Our Western way of life, however, isn't just destroying the world for the Nukak-Maku, we're destroying the world for everyone, and, frankly, we're so busy doing so that we don't have time to give it much of a second thought.

In this sense, our dislocation is profound...and our sense of "distance" from the Baka or the Nukak-Maku reeks of our own inability to look squarely at ourselves.

If we did, we'd see that we are all in this together. Our situation is more like the Nukak-Maku's than we might think.

Comments

janinsanfran said…
Last Sunday in church, I found myself thinking: "I do this so I can sing with people." I'm sure I do it for other reasons as well, but the singing with, which I had as a child, is importantly life enhancing for me.
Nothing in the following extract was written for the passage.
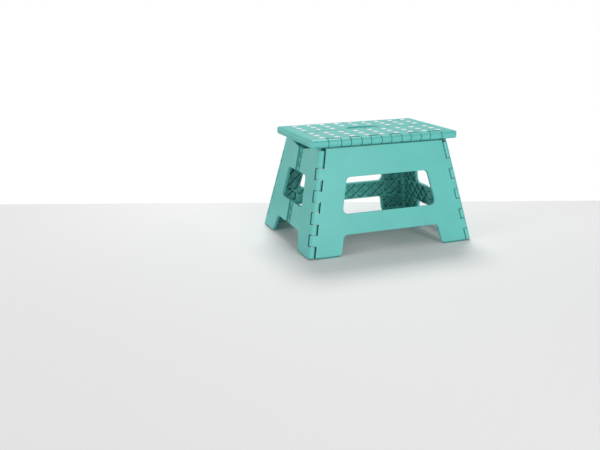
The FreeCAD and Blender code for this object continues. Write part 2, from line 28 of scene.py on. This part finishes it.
# ------------------------------------------------------------- node helpers
class Shader:
    """A small wrapper that adds and links nodes of one material."""

    def __init__(self, name):
        self.material = bpy.data.materials.new(name)
        self.material.use_nodes = True
        self.tree = self.material.node_tree
        self.tree.nodes.clear()
        self.output = self.add("ShaderNodeOutputMaterial")
        self.surface = self.add("ShaderNodeBsdfPrincipled")
        self.link(self.surface, "BSDF", self.output, "Surface")
        self.place = self.add("ShaderNodeTexCoord")

    def add(self, kind, **inputs):
        node = self.tree.nodes.new(kind)
        for key, value in inputs.items():
            node.inputs[key.replace("_", " ")].default_value = value
        return node

    def link(self, a, out, b, into):
        self.tree.links.new(a.outputs[out], b.inputs[into])

    def noise(self, scale, detail=2.0, stretch=None):
        node = self.add("ShaderNodeTexNoise", Scale=scale, Detail=detail)
        if stretch:
            mapping = self.add("ShaderNodeMapping", Scale=stretch)
            self.link(self.place, "Object", mapping, "Vector")
            self.link(mapping, "Vector", node, "Vector")
        else:
            self.link(self.place, "Object", node, "Vector")
        return node

    def ramp(self, source, low, high, start=0.3, end=0.7):
        node = self.add("ShaderNodeValToRGB")
        node.color_ramp.elements[0].position = start
        node.color_ramp.elements[1].position = end
        node.color_ramp.elements[0].color = low
        node.color_ramp.elements[1].color = high
        self.link(source, "Fac", node, "Fac")
        return node

    def spread(self, source, low, high):
        node = self.add("ShaderNodeMapRange")
        node.inputs["To Min"].default_value = low
        node.inputs["To Max"].default_value = high
        self.link(source, "Fac", node, "Value")
        return node

    def painted_gap_shade(self, tint, reach):
        """Paints shade into a colour in narrow gaps, creases and recesses, where little light
        comes back out.
        """
        deepest_painted_shade = (0.13, 0.17, 0.18, 1)
        near = self.add("ShaderNodeAmbientOcclusion", Distance=reach)
        near.samples = 8
        self.link(tint, "Color", near, "Color")
        shade_ramp = self.add("ShaderNodeValToRGB")
        shade_ramp.color_ramp.elements[0].position = 0.15
        shade_ramp.color_ramp.elements[1].position = 0.85
        shade_ramp.color_ramp.elements[0].color = deepest_painted_shade
        shade_ramp.color_ramp.elements[1].color = (1, 1, 1, 1)
        self.link(near, "AO", shade_ramp, "Fac")
        mixed = self.add("ShaderNodeVectorMath")
        mixed.operation = "MULTIPLY"
        self.link(tint, "Color", mixed, 0)
        self.link(shade_ramp, "Color", mixed, 1)
        return mixed

    def fade_out(self, start, end):
        """Turns the surface clear between two distances from the object's middle."""
        spot = self.add("ShaderNodeNewGeometry")
        reach = self.add("ShaderNodeVectorMath")
        reach.operation = "LENGTH"
        self.link(spot, "Position", reach, 0)
        fade = self.add("ShaderNodeMapRange")
        fade.inputs["From Min"].default_value = start
        fade.inputs["From Max"].default_value = end
        self.link(reach, "Value", fade, "Value")
        gone = self.add("ShaderNodeBsdfTransparent")
        blend = self.add("ShaderNodeMixShader")
        self.link(fade, "Result", blend, 0)
        self.link(self.surface, "BSDF", blend, 1)
        self.link(gone, "BSDF", blend, 2)
        self.link(blend, "Shader", self.output, "Surface")

    def relief(self, grain, distance, strength, radius=0.0):
        bump = self.add("ShaderNodeBump", Strength=strength, Distance=distance)
        self.link(grain, "Fac", bump, "Height")
        if radius:
            bevel = self.add("ShaderNodeBevel", Radius=radius)
            bevel.samples = 6
            self.link(bevel, "Normal", bump, "Normal")
        self.link(bump, "Normal", self.surface, "Normal")


def shade(colour, factor):
    return tuple(c * factor for c in colour) + (1.0,)


def plastic(name, colour, rough, edge=0.0013, painted_shade_reach=0.007):
    s = Shader(name)
    cloud = s.noise(22.0, 3.0)
    tint = s.ramp(cloud, shade(colour, 0.965), shade(colour, 1.03))
    # painted shade: the base colour is darkened in gaps, creases and recesses by an
    # ambient-occlusion probe
    s.link(s.painted_gap_shade(tint, painted_shade_reach), "Vector", s.surface, "Base Color")
    worn = s.noise(140.0, 4.0)
    s.link(s.spread(worn, rough - 0.05, rough + 0.07), "Result", s.surface, "Roughness")
    s.surface.inputs["Specular IOR Level"].default_value = 0.42
    s.surface.inputs["Subsurface Weight"].default_value = 0.04
    s.surface.inputs["Subsurface Scale"].default_value = 0.002
    s.relief(s.noise(2600.0, 2.0), 0.00008, 0.3, edge)
    return s.material


def rubber(name, colour, rough):
    s = Shader(name)
    speck = s.noise(900.0, 3.0)
    tint = s.ramp(speck, shade(colour, 0.93), shade(colour, 1.04))
    s.link(tint, "Color", s.surface, "Base Color")
    s.link(s.spread(s.noise(300.0), rough - 0.06, rough + 0.06), "Result", s.surface, "Roughness")
    s.surface.inputs["Specular IOR Level"].default_value = 0.3
    s.relief(s.noise(1800.0, 3.0), 0.0001, 0.4, 0.0004)
    return s.material


def steel(name, colour):
    s = Shader(name)
    drawn = s.noise(60.0, 4.0, (1.0, 40.0, 40.0))
    tint = s.ramp(drawn, shade(colour, 0.85), shade(colour, 1.08))
    s.link(tint, "Color", s.surface, "Base Color")
    s.surface.inputs["Metallic"].default_value = 1.0
    s.link(s.spread(drawn, 0.24, 0.4), "Result", s.surface, "Roughness")
    s.relief(drawn, 0.00005, 0.3)
    return s.material


TEAL = (0.125, 0.545, 0.495)
materials = {
    "shell_plastic": plastic("teal_polypropylene", TEAL, 0.42),
    "grip_rubber": rubber("pale_grip_rubber", (0.83, 0.79, 0.83), 0.62),
    "foot_rubber": rubber("dark_foot_rubber", (0.07, 0.27, 0.25), 0.7),
    "pin_steel": steel("drawn_steel", (0.5, 0.51, 0.52)),
}

slots = {item["node"]: item["material_slot"] for item in frame["record"]["subparts"]}
for node_name, node in frame["nodes"].items():
    node.data.materials.clear()
    node.data.materials.append(materials[slots[node_name]])


# --------------------------------------------------------- floor and lights
VIEW_TURN = math.radians(-20.9)
FAR_EDGE = 0.245
FADE_START = 1.5
FADE_END = 2.4
FLOOR_WIDE = 9.0
FLOOR_DEEP = 5.0

bpy.ops.mesh.primitive_plane_add(size=1.0, location=(0, 0, 0))
floor = bpy.context.object
floor.name = "studio_floor"
floor.scale = (FLOOR_WIDE, FLOOR_DEEP, 1.0)
floor.rotation_euler = (0, 0, VIEW_TURN)
middle = Vector((0, FAR_EDGE - FLOOR_DEEP / 2, 0))
floor.location = Matrix.Rotation(VIEW_TURN, 3, "Z") @ middle
ground = Shader("pale_floor")
paper = ground.ramp(ground.noise(3.0), (0.87, 0.865, 0.86, 1), (0.89, 0.885, 0.88, 1))
ground.link(paper, "Color", ground.surface, "Base Color")
ground.surface.inputs["Roughness"].default_value = 0.75
ground.surface.inputs["Specular IOR Level"].default_value = 0.2
ground.fade_out(FADE_START, FADE_END)
floor.data.materials.append(ground.material)

world = bpy.data.worlds.new("studio")
scene.world = world
world.use_nodes = True
sky = world.node_tree
# The camera sees plain white; everything else is lit by a dimmer, slightly cool sky.
seen = sky.nodes["Background"]
seen.inputs["Color"].default_value = (1, 1, 1, 1)
seen.inputs["Strength"].default_value = 1.0
ambient = sky.nodes.new("ShaderNodeBackground")
ambient.inputs["Color"].default_value = (0.97, 0.985, 1, 1)
ambient.inputs["Strength"].default_value = 0.35
ray = sky.nodes.new("ShaderNodeLightPath")
either = sky.nodes.new("ShaderNodeMixShader")
sky.links.new(ray.outputs["Is Camera Ray"], either.inputs["Fac"])
sky.links.new(ambient.outputs["Background"], either.inputs[1])
sky.links.new(seen.outputs["Background"], either.inputs[2])
sky.links.new(either.outputs["Shader"], sky.nodes["World Output"].inputs["Surface"])


def area_light(name, place, target, size, power):
    data = bpy.data.lights.new(name, "AREA")
    data.shape = "DISK"
    data.size = size
    data.energy = power
    lamp = bpy.data.objects.new(name, data)
    lamp.location = place
    lamp.rotation_euler = (Vector(target) - Vector(place)).to_track_quat("-Z", "Y").to_euler()
    scene.collection.objects.link(lamp)


MIDDLE = (0, 0, 0.1)
area_light("front_fill", (0.2, -2.6, 0.7), MIDDLE, 1.2, 30.0)
area_light("left_fill", (-2.4, -0.6, 0.7), MIDDLE, 1.2, 14.0)
area_light("overhead", (0.3, 0.95, 1.7), MIDDLE, 0.7, 23.0)
area_light("rear_left_card", (-1.3, 2.3, 0.45), MIDDLE, 0.8, 4.5)

# ------------------------------------------------------------------- camera
CAMERA_PLACE = (-0.6477, -1.35614, 0.453)
CAMERA_TILT = 73.676
CAMERA_ROLL = 0.469
CAMERA_TURN = -20.527

camera_data = bpy.data.cameras.new("camera")
camera_data.lens = 44.04
camera_data.sensor_width = 36.0
camera_data.clip_start = 0.05
camera = bpy.data.objects.new("camera", camera_data)
scene.collection.objects.link(camera)
camera.location = CAMERA_PLACE
camera.rotation_euler = [math.radians(angle) for angle in (CAMERA_TILT, CAMERA_ROLL, CAMERA_TURN)]
scene.camera = camera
This is one of those irrefutible posts, k/o.
RHerman said…
k/o I have always been curious and compelled to hear my friends' singing voices, even if they are not singers. I think it must be some human animal instinct. I feel as thought I don't know someone truly unless I hear them sing. I recently had the occasion in a car to sing together (to the iPod) with a longtime friend for the first time -- we made lovely 60s-era harmony -- he did not have a particularly distinctive voice, but it felt like a more companionable and joyful communication than even talking or touching might be. Modern civilization has lost something valuable by not singing together.
Anonymous said…
Fascinating post. Reinforces how self-involved and truly ignorant of the world and its' mosiac of cultures we truly are. Thank you for this.